SPRING LAKE — There will be some down-home pickin' and strummin' and plenty of singing about Florida's beauty and folklore as the 27th annual Will McLean Music Festival gets underway today at the Sertoma Youth Ranch.
What started out as a memorial for McLean — the late, great father of Florida folk who died in 1990 — has evolved into a three-day festival featuring more than 70 acoustic musicians across the state.
The genre is decidedly folk. But this year's lineup promises a blend of Americana — country, bluegrass, soul and maybe even a touch of jazz.
Among those performing: Mindy Simmons, Passerine, Grant Peeples, Frank Julian, Jordan Cherkinsky, Amy Carol Webb, Brian Smalley, Still Friends, and Whitey Markle and the Swamprooters.

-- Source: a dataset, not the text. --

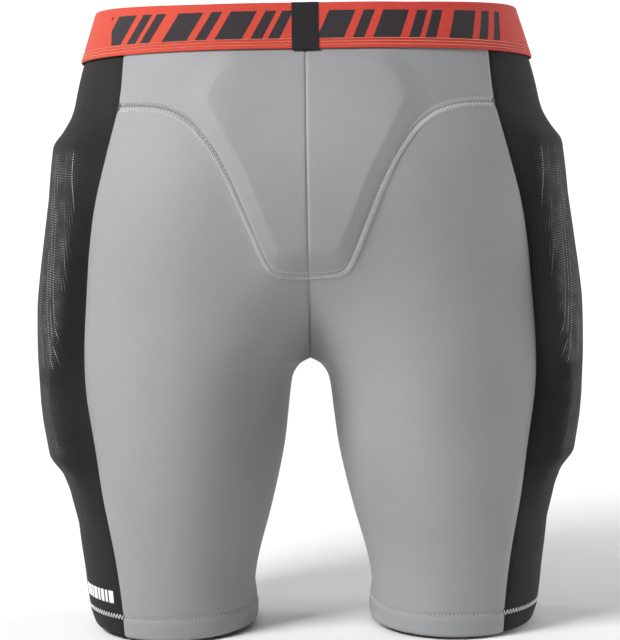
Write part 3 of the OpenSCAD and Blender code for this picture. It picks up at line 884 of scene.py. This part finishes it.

The event has lost none of its down-home charm for festival founder Margaret Longhill, a friend of McLean who was part of a group that wanted to "save a little bit of Florida."
Longhill coordinated the festival up until three years ago and now enjoys the backseat stance that gives her the opportunity to take it all in.
"I barely know where middle C is on the piano, but I just appreciate these musicians. There are some wonderful, talented musicians that write songs about Florida, and there's still a lot of people that try to appreciate the land, the water and the creatures of the earth," said Longhill, 94, adding that one of her favorite parts of the festival is the campfire song circles that bring amateur and seasoned professionals together for some intimate jam sessions under the stars.
This year, Longhill will be an honored guest, taking center stage for a series of short interviews between musical acts Saturday night, said current event coordinator Lynn Wodjenski.
"She's been the driving force behind the festival for all these years, and she has a lot of interesting stories to tell," Wodjenski said.
After moving to Florida in the late 1970s, Longhill, a Tennessee native and former English teacher, came to appreciate Florida's sunshine and flowers, the white sandy beaches of the Panhandle and the place in Dunnellon where she now resides — where the Withlacoochee and Rainbow rivers meet.
"You can't imagine how beautiful it is," she said.
Saving beauty in song is at the root of the festival for Longhill, who is looking forward to hearing the top three winners of the annual songwriter contest she started some years back to keep Florida folk alive.
Among them will be Lauren Nicole Heintz, who was named winner of the 2016 Will McLean Song Contest for her song, Florida Born and Bred.
Heintz, 60, who lives in Winter Park, has performed at the festival for three years and will debut some tunes from her new CD, Where I Belong, which was released in January.
She said she is excited about the win and the rising success of an encore career as a musician after stints in the Air Force and later as software engineer in Silicon Valley.
"To win the Will McLean contest is a great resume item. It helps sell myself to other venues around the country," said Heintz, who counts Jim Croce, Gordon Lightfoot, Carole King and the Beatles as influences.
"The Will McLean festival is one of the meeting places for Florida folk family," she said. "We have a lot of great festivals here in Florida, and I think it's the best in the state — maybe even the whole country."